Besides the criticism of some authors within their books, most of the modern literature then concludes with the strong recommendation of an adoption of every business to the changes brought by Web 2.0. The different forms of adoption and further strengths and weaknesses will be discussed in the following parts of this Business Research Project. (cf. Gartner Inc. (2006): P.1 & Freyer (2009): P.549 & Tietz (2007): P.198)
To understand the idea of Tourism 2.0, the characteristics of the touristic product itself and the current distribution possibilities need to be explained. The following section will clarify these points.

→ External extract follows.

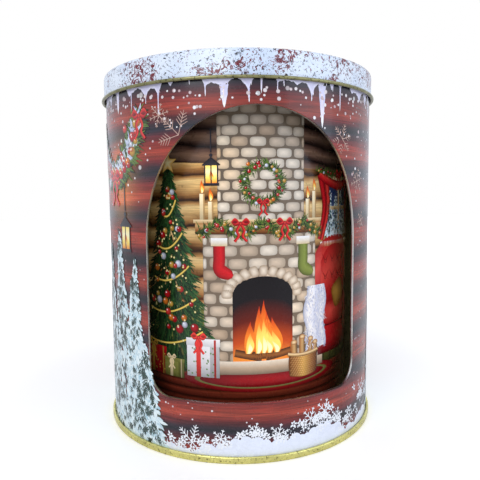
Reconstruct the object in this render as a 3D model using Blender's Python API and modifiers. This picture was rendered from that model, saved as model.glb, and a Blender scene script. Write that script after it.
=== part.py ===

A holiday trip differs in several attributes from usual products. First a trip is immaterial and a physical distribution is not possible. Another specific feature is the "uno-actu-principle" being applied in the tourism sector. Hereby production, sales and consumption affiliate in one service. Also typically for tourism products is the different "residence-principle": As the product can not be delivered to the place of residence of the consumer but to the place of the producer, a logistic problem changes. Not the product has to be transported, but the customer.
On account to these special conditions, the distribution politics limit themselves primarily to "travel claims" of the consumers. Therefore the contact mostly only happens in one direction. According to Walter Freyer distribution in the tourism therefore "is mainly a one-way relationship of the product to the consumer". (Freyer (2009): P. 519)
"As a tourism company in a more accurate sense, all the businesses being involved directly in the production of the basic touristic product, the journey, are meant." (Freyer (2009): P. 18)
Basically, two groups are affected here. On the one hand the providers of the product, in particular accommodation and transport companies. On the other hand the tour operators and travel mediators.